Riess shook his head. “I don’t know how much help I’m going to be to her.”

“Neither do I,” Garret said. “But if the NSS and/or Sevara has Ruslan in their sights, they’re sure not going to let him just hop on a jet and fly to London. And this agent, she’s hitting the ground naked. You need to provide her with some clothes, so to speak.”

Riess didn’t speak. One agent, without support, coming to lift Ruslan and his son. He couldn’t begin to imagine how she would pull it off.

But sitting in the office, his Ambassador fixing him with a gaze as heavy and serious as stone, he had to believe it was possible. Certainly Garret believed it.

Riess nodded. “All right. I’ll hit the Meridien first. You want me to come by after I make contact?”

“If it’s pressing. Otherwise, it can wait until the morning. You’ve still got the NSS on you?”

“Yeah, ever since Sunday. They’re not trying to be subtle about it.”

“Then contact only if it’s pressing. They see you rushing out to my place in the middle of the night, they’ll be asking a lot of questions.”

Riess thought about the way the NSS asked questions, and said nothing.

He ran into Aaron Tower, coming out of Lydia Straight’s office.

“Have a good talk with the Ambassador?”

“I suppose, yeah.”

“He told you about Malikov?”

“Asked what I thought the DPM response would be.”

“Feeding frenzy.”

“Feeding frenzy,” Riess agreed.

Tower tucked his hands into his trouser pockets, straightening up to his full height, grinning, as if they were sharing some private joke. It made Riess nervous, and suddenly he found himself wondering if they’d crossed paths by accident, if Tower wasn’t already aware of what the Ambassador was planning.

It was an open secret at the Embassy—and at the NSS, and probably in downtown Tashkent, and possibly as far south as Kabul—that Aaron Tower was the Uzbek COS, Chief of Station, for the CIA, though there was no official confirmation of that fact, nor was there likely ever to be.
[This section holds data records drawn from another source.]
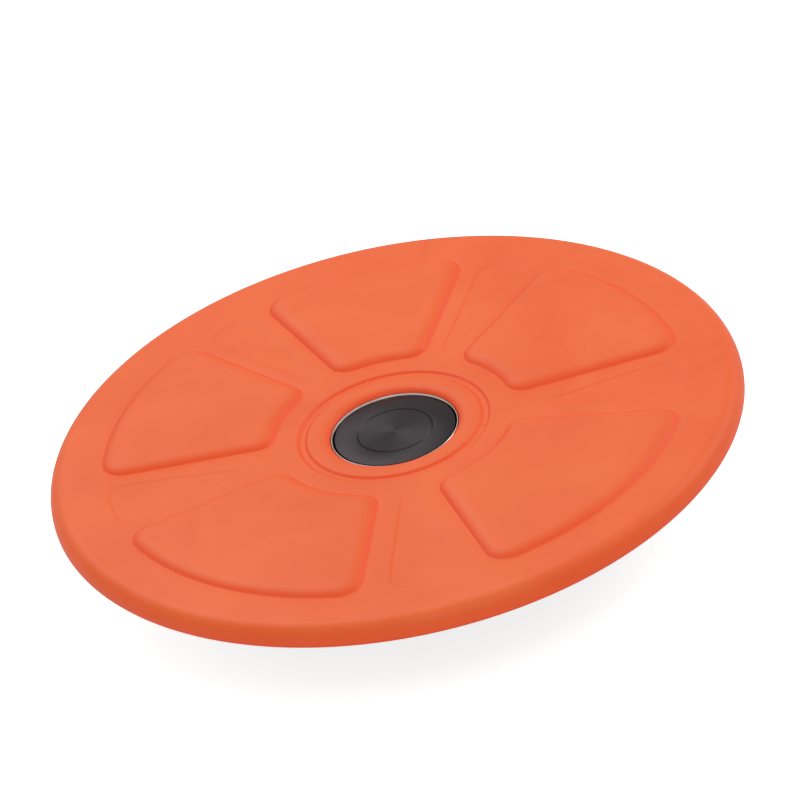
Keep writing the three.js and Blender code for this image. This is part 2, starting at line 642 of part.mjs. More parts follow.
function domeShell() {
  const floorReach = sphereReach(DOME_INNER_SPHERE, DOME_FLOOR_TOP);
  const rimReach = sphereReach(DOME_INNER_SPHERE, DOME_RIM);
  const seatEdge = STEM_FLANGE_RADIUS + 2 * GAP;
  const outline = [
    [STUD_RADIUS + GAP, recessTop],
    [recessRadius, recessTop],
    ...sphereArc(DOME_SPHERE, recessRadius, DOME_RADIUS, DOME_STEPS),
    ...sphereArc(DOME_INNER_SPHERE, rimReach, seatEdge, DOME_STEPS / 2),
    [seatEdge, STEM_SEAT],
    [SUPPORT_INNER, STEM_SEAT],
    ...sphereArc(DOME_INNER_SPHERE, SUPPORT_INNER, floorReach, DOME_STEPS / 2),
    [STUD_RADIUS + GAP, DOME_FLOOR_TOP],
  ];
  const holeBottom = STEM_SEAT - STEM_SCREW_GRIP - GAP;
  const holes = stemScrewSpots.map((spot) =>
    post(STEM_SCREW.shank + GAP, holeBottom, STEM_SEAT + OVERSHOOT, spot));
  return toGeometry(cut(toSolid(revolve(outline)), holes));
}
place("dome_shell", domeShell(), BLACK_PLASTIC);

// Rubber foot: a pad with a flat patch, moulded round the head of its stud.
const headBottom = (FOOT_THICKNESS - STUD_HEAD_THICKNESS) / 2;

function rubberFoot() {
  const edgeHeight = sphereHeight(DOME_SPHERE, FOOT_RADIUS);
  const outline = [
    [0, 0],
    [FOOT_PATCH_RADIUS, 0],
    [(FOOT_PATCH_RADIUS + FOOT_RADIUS) / 2, edgeHeight * FOOT_SHOULDER[0]],
    [FOOT_RADIUS, edgeHeight * FOOT_SHOULDER[1]],
    [FOOT_RADIUS, FOOT_THICKNESS],
    [STUD_RADIUS + GAP, FOOT_THICKNESS],
    [STUD_RADIUS + GAP, headBottom + STUD_HEAD_THICKNESS + GAP],
    [STUD_HEAD_RADIUS + GAP, headBottom + STUD_HEAD_THICKNESS + GAP],
    [STUD_HEAD_RADIUS + GAP, headBottom - GAP],
    [0, headBottom - GAP],
  ];
  return revolve(outline, HARDWARE_ROUND);
}
place("rubber_foot", rubberFoot(), RUBBER);

const washerBottom = DOME_FLOOR_TOP + GAP;
const nutBottom = washerBottom + WASHER_THICKNESS + GAP;

place("foot_stud", revolve([
  [0, headBottom],
  [STUD_HEAD_RADIUS, headBottom],
  [STUD_HEAD_RADIUS, headBottom + STUD_HEAD_THICKNESS],
  [STUD_RADIUS, headBottom + STUD_HEAD_THICKNESS],
  [STUD_RADIUS, nutBottom + NUT_HEIGHT + STUD_OVER_NUT],
  [0, nutBottom + NUT_HEIGHT + STUD_OVER_NUT],
], HARDWARE_ROUND), STEEL);

place("foot_washer", revolve([
  [STUD_RADIUS + GAP, washerBottom],
  [WASHER_RADIUS, washerBottom],
  [WASHER_RADIUS, washerBottom + WASHER_THICKNESS],
  [STUD_RADIUS + GAP, washerBottom + WASHER_THICKNESS],
], HARDWARE_ROUND), STEEL);

const nutTop = nutBottom + NUT_HEIGHT;
const nutBlank = toSolid(post(NUT_ACROSS_FLATS / Math.sqrt(3), nutBottom, nutTop, [0, 0], 6));
const nutHole = post(STUD_RADIUS + GAP, nutBottom - OVERSHOOT, nutTop + OVERSHOOT, [0, 0], HARDWARE_ROUND);
place("foot_nut", toGeometry(cut(nutBlank, [nutHole])), STEEL);

export default board;
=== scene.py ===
# Height-adjustable balance board: a round orange foam deck on a plywood core, with a dome foot that screws
# up and down in a steel sleeve at its centre. Shapes are worked out in millimetres and stored in metres.
import math

import bmesh
import bpy
import numpy as np
from mathutils import Matrix, Vector


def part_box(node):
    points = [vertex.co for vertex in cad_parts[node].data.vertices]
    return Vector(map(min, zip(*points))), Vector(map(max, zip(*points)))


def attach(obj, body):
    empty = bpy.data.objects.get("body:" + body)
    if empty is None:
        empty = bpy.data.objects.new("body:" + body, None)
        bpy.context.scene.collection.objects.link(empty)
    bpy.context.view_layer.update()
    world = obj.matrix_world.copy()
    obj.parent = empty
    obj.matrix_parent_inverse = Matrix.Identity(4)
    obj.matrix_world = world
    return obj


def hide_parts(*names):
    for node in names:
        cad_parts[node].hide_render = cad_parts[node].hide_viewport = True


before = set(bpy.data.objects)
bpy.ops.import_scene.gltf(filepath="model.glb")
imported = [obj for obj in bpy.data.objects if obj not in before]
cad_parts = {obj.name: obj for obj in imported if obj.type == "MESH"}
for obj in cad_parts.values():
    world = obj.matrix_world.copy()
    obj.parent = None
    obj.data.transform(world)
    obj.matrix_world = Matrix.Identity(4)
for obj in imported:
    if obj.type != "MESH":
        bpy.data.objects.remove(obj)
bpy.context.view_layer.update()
scene = bpy.context.scene

# Camera. A long lens well above the board, a little to the right of its own line, and leaning over.
AIM = Vector((0.0066, 0.0253, 0.075))
CAMERA_DISTANCE = 7.395
CAMERA_TURN = math.radians(0.49)
CAMERA_RISE = math.radians(32.18)
CAMERA_ROLL = math.radians(13.1)
CAMERA_LENS = 586.6  # millimetres
CAMERA_FAR = 50

camera = bpy.data.objects.new("camera", bpy.data.cameras.new("camera"))
camera.data.lens = CAMERA_LENS
camera.data.clip_end = CAMERA_FAR
facing = Matrix.Rotation(CAMERA_TURN, 4, "Z") @ Matrix.Rotation(math.pi / 2 - CAMERA_RISE, 4, "X")
camera.matrix_world = (
    Matrix.Translation(AIM)
    @ facing
    @ Matrix.Translation((0, 0, CAMERA_DISTANCE))
    @ Matrix.Rotation(-CAMERA_ROLL, 4, "Z")
)
scene.collection.objects.link(camera)
scene.camera = camera
scene.view_settings.view_transform = "Standard"


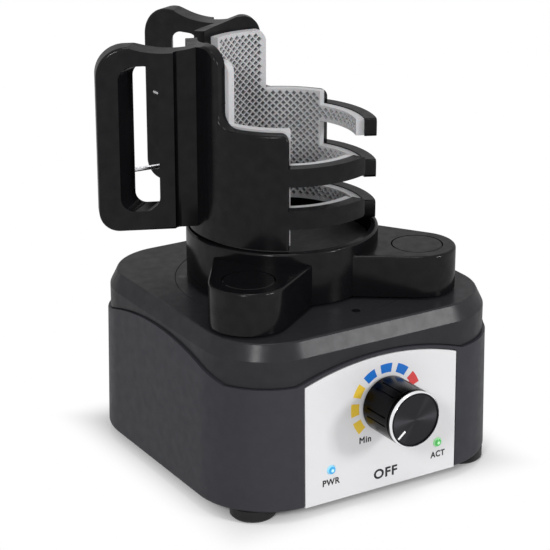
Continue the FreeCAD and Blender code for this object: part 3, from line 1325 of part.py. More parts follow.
def add_idlers():
    """Three idler cranks with a bush in the lid and a bush and cap in the head."""
    for number, name in enumerate(("left", "front", "right")):
        angle = "(first_lobe + lobe_step * %d)" % number
        x = "lobe_reach * cos%s" % angle
        y = "lobe_reach * sin%s" % angle
        bore = "idler_pin + pin_gap"
        pieces.append(turned("pivot_bush_" + name, [
            (bore, "lid_top - bush_length"), ("bush_radius", "lid_top - bush_length"),
            ("bush_radius", "lid_top"), ("bush_flange", "lid_top"),
            ("bush_flange", "lid_top + bush_flange_thickness"),
            (bore, "lid_top + bush_flange_thickness")], x, y))

        idler = turned("idler_crank_" + name, [
            ("0", "idler_lower_end"), ("idler_pin", "idler_lower_end"),
            ("idler_pin", "arm_bottom"), ("idler_arm", "arm_bottom"), ("idler_arm", "arm_top"),
            ("0", "arm_top")], x, y)
        doc.recompute()
        sketch = new_sketch(idler, "XY_Plane", "arm_bottom")
        draw_discs(sketch, [("offset_x", "offset_y", "idler_arm")])
        padded(idler, sketch, "idler_arm_thickness")
        doc.recompute()
        sketch = new_sketch(idler, "XY_Plane", "arm_bottom")
        side_x = "idler_arm * sin(crank_angle)"
        side_y = "idler_arm * cos(crank_angle)"
        draw_outline(sketch, [
            (side_x, "-" + side_y), ("offset_x + " + side_x, "offset_y - " + side_y),
            ("offset_x - " + side_x, "offset_y + " + side_y), ("-" + side_x, side_y)])
        padded(idler, sketch, "idler_arm_thickness")
        doc.recompute()
        sketch = new_sketch(idler, "XY_Plane", "arm_top")
        draw_discs(sketch, [("offset_x", "offset_y", "idler_pin")])
        padded(idler, sketch, "lobe_bush_top - idler_top_gap - arm_top")
        pieces.append(idler)

        upper_x = "%s + offset_x" % x
        upper_y = "%s + offset_y" % y
        pieces.append(bored("lobe_bush_" + name, "lobe_bush_outer", bore,
                            "lobe_bush_top - lobe_bush_length", "lobe_bush_top",
                            upper_x, upper_y))
        cap_low = "lobe_top - lobe_cap_depth"
        pieces.append(turned("lobe_cap_" + name, [
            ("0", cap_low), ("lobe_cap_radius", cap_low),
            ("lobe_cap_radius", "lobe_top - lobe_cap_round"),
            ("lobe_cap_radius - lobe_cap_round", "lobe_top"), ("0", "lobe_top")],
            upper_x, upper_y))


def add_head():
    """Orbiting cup with its bearing, floor pad, hinge pin, spring and two jaws."""
    cup = solid_piece("orbit_cup", make_orbit_cup())
    ride_head(cup)
    pieces.append(cup)

    race = "bearing_outer - bearing_race"
    inner_race = "bearing_inner + bearing_race"
    bearing = turned("main_bearing", [
        ("bearing_inner", "bearing_bottom"), (inner_race, "bearing_bottom"),
        (inner_race, "bearing_bottom + bearing_shield"), (race, "bearing_bottom + bearing_shield"),
        (race, "bearing_bottom"), ("bearing_outer", "bearing_bottom"),
        ("bearing_outer", "bearing_top"), (race, "bearing_top"),
        (race, "bearing_top - bearing_shield"), (inner_race, "bearing_top - bearing_shield"),
        (inner_race, "bearing_top"), ("bearing_inner", "bearing_top")], "offset_x", "offset_y")
    pieces.append(bearing)

    disc = doc.addObject("Part::Cylinder", "pad_disc")
    disc.setExpression("Radius", led("cup_inner - pad_gap"))
    disc.setExpression("Height", led("pad_thickness"))
    notch = doc.addObject("Part::Cylinder", "pad_notch")
    notch.setExpression("Radius", led("hinge_boss_radius + pad_gap"))
    notch.setExpression("Height", led("pad_thickness"))
    notch.setExpression("Placement.Base.x", led("hinge_reach"))
    pad = doc.addObject("Part::Cut", "cup_floor_pad")
    pad.Label = "cup_floor_pad"
    pad.Base = disc
    pad.Tool = notch
    ride_head(pad, "clamp_angle")
    pad.setExpression("Placement.Base.z", led("cup_floor"))
    pieces.append(pad)

    hinge_x = "offset_x + hinge_reach * cos(clamp_angle)"
    hinge_y = "offset_y + hinge_reach * sin(clamp_angle)"
    clip_top = "hinge_boss_bottom - clip_drop"
    waist = "pin_radius - groove_depth"
    pieces.append(turned("hinge_pin", [
        ("0", "pin_bottom"), ("pin_radius", "pin_bottom"),
        ("pin_radius", clip_top + " - clip_thickness"), (waist, clip_top + " - clip_thickness"),
        (waist, clip_top), ("pin_radius", clip_top),
        ("pin_radius", "high_knuckle_top + clip_drop"),
        ("pin_head_radius", "high_knuckle_top + clip_drop"),
        ("pin_head_radius", "high_knuckle_top + clip_drop + pin_head_height"),
        ("0", "high_knuckle_top + clip_drop + pin_head_height")], hinge_x, hinge_y))
    pieces.append(bored("hinge_pin_clip", "clip_radius", waist + " + pin_fit",
                        clip_top + " - clip_thickness", clip_top, hinge_x, hinge_y))

    spring, gap = make_spring()
    print("Least gap of the spring to itself: %.2f mm" % gap)
    pieces.append(solid_piece("torsion_spring", spring))
    ride_head(pieces[-1], "clamp_angle")

    between = value("knuckle_between")
    low = value("jaw_bottom")
    split = value("low_split")
    spring_low = value("coil_bottom - wire_radius - coil_rest")
    spring_high = value("coil_top + wire_radius + coil_ease")
    high_split = value("high_split")
    crest = value("high_knuckle_top")
    near = [(low, split), (high_split, crest)]
    far = [(split + between, spring_low), (spring_high, high_split - between)]
    jaws = (
        ("near", make_jaw(1, near, far), make_liner(1)),
        ("far", mirrored(make_jaw(0, far, near)), mirrored(make_liner(0))),
    )
    for side, jaw, liner in jaws:
        pieces.append(solid_piece(side + "_jaw", jaw))
        ride_head(pieces[-1], "clamp_angle")
        pieces.append(solid_piece(side + "_grip_pad", liner))
        ride_head(pieces[-1], "clamp_angle")


add_base()
add_panel()
add_knob()
add_inlet()
add_drive()
add_crank()
add_idlers()
add_head()
doc.removeObject(workings.Name)
doc.recompute()

for item in doc.Objects:
    if "Invalid" in item.State or "Error" in item.State:
        raise RuntimeError("%s failed to recompute" % item.Label)
for piece in pieces:
    if piece.Shape.isNull() or not piece.Shape.isValid():
        raise RuntimeError("%s has no valid shape" % piece.Label)

os.makedirs("parts", exist_ok=True)
for piece in pieces:
    piece.Shape.exportStep("parts/%s.step" % piece.Label)
print("%d pieces written" % len(pieces))
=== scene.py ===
"""Dresses the nail polish shaker: casings, printed panel, knob, orbiting head and sprung clamp.

Metres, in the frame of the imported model: +Z up, the control panel faces -Y. Every sub-assembly
is a class with its sizes as fields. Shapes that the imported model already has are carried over,
smoothed where they show, and the fine work is modelled here: the lattice of the grip pads, the
wound spring, the printing on the panel and the recesses of the screws.
"""

import json
import logging
import math
from dataclasses import dataclass, field
from enum import Enum
from functools import cache

import bmesh
import bpy
from mathutils import Matrix, Vector

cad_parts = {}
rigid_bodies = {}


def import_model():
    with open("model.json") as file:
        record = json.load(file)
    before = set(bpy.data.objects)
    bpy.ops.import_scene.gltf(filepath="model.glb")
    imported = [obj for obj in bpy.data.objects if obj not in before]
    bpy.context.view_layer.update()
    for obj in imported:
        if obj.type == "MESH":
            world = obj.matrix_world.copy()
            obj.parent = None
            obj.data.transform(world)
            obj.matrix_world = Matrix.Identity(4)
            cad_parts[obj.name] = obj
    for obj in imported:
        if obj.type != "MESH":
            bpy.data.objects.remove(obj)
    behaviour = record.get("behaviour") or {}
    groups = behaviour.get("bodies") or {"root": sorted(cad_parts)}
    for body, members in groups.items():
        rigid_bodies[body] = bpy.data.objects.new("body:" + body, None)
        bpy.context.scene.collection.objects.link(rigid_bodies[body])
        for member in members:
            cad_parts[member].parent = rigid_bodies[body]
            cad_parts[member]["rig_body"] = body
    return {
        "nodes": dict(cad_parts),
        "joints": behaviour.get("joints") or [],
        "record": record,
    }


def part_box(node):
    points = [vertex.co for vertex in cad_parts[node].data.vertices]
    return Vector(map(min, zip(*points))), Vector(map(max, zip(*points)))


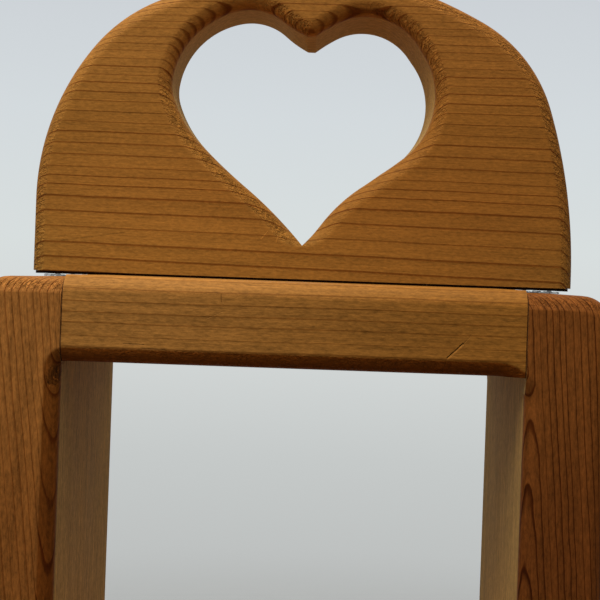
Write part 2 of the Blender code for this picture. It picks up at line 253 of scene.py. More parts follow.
def ease(tree, value, start, end, low=0.0, high=1.0):
    """Smooth step of a value, from low at start to high at end."""
    fields = {"Value": value, "From Min": start, "From Max": end, "To Min": low, "To Max": high}
    return put(tree, "MapRange", fields, interpolation_type="SMOOTHSTEP").outputs["Result"]


def cloud(tree, place, scale, detail=2.0, roughness=0.5):
    """Noise between about -1 and 1."""
    fields = {"Vector": place, "Scale": scale, "Detail": detail, "Roughness": roughness}
    return summed(tree, -1.5, (put(tree, "TexNoise", fields).outputs[0], 3.0))


def blend(tree, share, first, second, how="MIX"):
    """Mix two colours."""
    mix = put(tree, "Mix", data_type="RGBA", blend_type=how)
    places = {socket.identifier: index for index, socket in enumerate(mix.inputs)}
    feed(tree, mix, {places["Factor_Float"]: share, places["A_Color"]: first, places["B_Color"]: second})
    return next(socket for socket in mix.outputs if socket.identifier == "Result_Color")


def tinted(tree, share, colour, tint):
    """A colour, with some share of it multiplied by a tint."""
    return blend(tree, share, colour, blend(tree, 1.0, colour, (*tint, 1.0), "MULTIPLY"))


def raised(tree, relief):
    """The normal of a surface with this relief on it, in mm."""
    return put(tree, "Bump", {"Distance": MM, "Height": relief}).outputs[0]


def group(name, inputs, outputs):
    """Start a node group with named sockets, given as (name, kind, value)."""
    made = bpy.data.node_groups.new(name, "ShaderNodeTree")
    for label, kind, value in inputs:
        socket = made.interface.new_socket(label, in_out="INPUT", socket_type=f"NodeSocket{kind}")
        socket.default_value = value
    for label in outputs:
        made.interface.new_socket(label, in_out="OUTPUT", socket_type="NodeSocketFloat")
    return made, made.nodes.new("NodeGroupInput").outputs, made.nodes.new("NodeGroupOutput")


def use(tree, made, inputs):
    """Outputs of a node group placed with its own values."""
    return feed(tree, put(tree, "Group", node_tree=made), inputs).outputs


def new_finish(name):
    """A material, its node tree, its shader, and the place on the object."""
    finish = bpy.data.materials.new(name)
    finish.use_nodes = True
    tree = finish.node_tree
    return finish, tree, tree.nodes["Principled BSDF"], put(tree, "TexCoord").outputs["Object"]


ORIGIN = (0.0, 0.0, 0.0)


def ring_height_group():
    """How far a point lies across the growth rings, whose planes slant away behind the front face."""
    tree, given, result = group("ring_height", [
        ("Position", "Vector", ORIGIN), ("Grain", "Vector", ORIGIN), ("Across", "Vector", ORIGIN),
        ("Face", "Float", 0.0), ("Slant", "Float", 1.0), ("Slant Drift", "Float", 0.0),
        ("Lean", "Float", 0.0), ("Fan", "Float", 0.0), ("Wave", "Float", 0.0003),
        ("Wave Length", "Float", 0.05), ("Seed", "Float", 0.0)], ("Height", "Along", "Deep"))
    along = vector(tree, "DOT_PRODUCT", given["Position"], given["Grain"])
    across = vector(tree, "DOT_PRODUCT", given["Position"], given["Across"])
    y = put(tree, "SeparateXYZ", {0: given["Position"]}).outputs["Y"]
    deep = calc(tree, "SUBTRACT", y, given["Face"])
    slant = summed(tree, given["Slant"], (along, given["Slant Drift"]))
    lean = summed(tree, given["Lean"], (across, given["Fan"]))
    height = summed(tree, across, (slant, deep), (along, lean))
    turns = calc(tree, "DIVIDE", along, given["Wave Length"])
    slow = combined(tree, turns, times(tree, deep, 60.0), summed(tree, given["Seed"], (height, 45.0)))
    kinks = combined(tree, times(tree, turns, 6.0), times(tree, deep, 200.0),
                     summed(tree, given["Seed"], (height, 300.0)))
    wave = summed(tree, cloud(tree, slow, 1.0, 2.0, 0.4), (cloud(tree, kinks, 1.0, 2.0, 0.6), 0.4))
    height = summed(tree, height, (wave, given["Wave"]))
    feed(tree, result, {"Height": height, "Along": along, "Deep": deep})
    return tree


def growth_rings_group():
    """Dark latewood lines at whole counts, each growing slowly darker and ending sharply, and faint
    growth bands between them."""
    tree, given, result = group("growth_rings", [("Count", "Float", 0.0), ("Line Share", "Float", 0.15)],
                                ("Latewood", "Tone", "Ripening", "Bands"))
    part = calc(tree, "FRACT", given["Count"])
    band = calc(tree, "FLOOR", given["Count"])
    tone = put(tree, "TexWhiteNoise", {"W": band}, noise_dimensions="1D").outputs["Value"]
    nearest = calc(tree, "ADD", calc(tree, "ROUND", given["Count"]), 0.5)
    chance = put(tree, "TexWhiteNoise", {"W": nearest}, noise_dimensions="1D").outputs["Value"]
    width = times(tree, given["Line Share"], summed(tree, 0.75, (chance, 0.5)))
    rise = ease(tree, part, summed(tree, 1.0, (width, -1.9)), summed(tree, 1.0, (width, -0.25)))
    tail = ease(tree, part, times(tree, width, 0.15), times(tree, width, 0.7), 1.0, 0.0)
    fine = put(tree, "TexNoise", {"W": given["Count"], "Scale": 7.0, "Detail": 3.0, "Roughness": 0.8},
               noise_dimensions="1D").outputs[0]
    feed(tree, result, {
        "Latewood": times(tree, calc(tree, "MAXIMUM", rise, tail), summed(tree, 0.65, (chance, 0.35))),
        "Tone": calc(tree, "SUBTRACT", tone, 0.5), "Ripening": calc(tree, "POWER", part, 2.0),
        "Bands": summed(tree, -1.5, (fine, 3.0))})
    return tree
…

On paper, Tower was listed as the Mission’s Special Adviser to the Ambassador on Matters of Counterterrorism, a title that defied easy abbreviation or acronymizing, and consequently was never used, except by the handful of personnel who hadn’t actually figured out what Tower really did.

What he really did was run CIA operations in Uzbekistan. Which meant he had what the Company liked to refer to as “assets” inside the military and the NSS and the Oliy Majlis and God only knew where else. Sometimes Riess wondered why they were called “assets,” as opposed to, say, sources, or even contacts. He supposed it was a holdover from the Cold War, when Communism versus Capitalism had defined the ideological battle, rather than Communism versus Democracy.

So Tower had assets, and he also had agents, some undetermined number of officers in play throughout the country. They took their orders from him, brought their findings to him. Who they were, where they were, what they were doing at any given time, Riess didn’t know. He never asked. He wasn’t supposed to.

But it occurred to him then that Tower most certainly had either an asset or an officer in both of the hotels Garret had told him to check for Carlisle, and that however he was going to proceed come nightfall, he’d better do it carefully.

“You’re the Deputy Pol Chief, Chuck,” Tower said. “What’s your guess?”

“I’m sorry, for what?”

“Malikov’s successor.”

“You mean until they hold an election?”

Tower’s grin expanded. “Yeah, before that.”

“Ganiev.”

“You mean Sevara.”

“Right, that’s what I meant.” Riess laughed. “If you’ll excuse me, sir, I’ve got to get back to my desk.”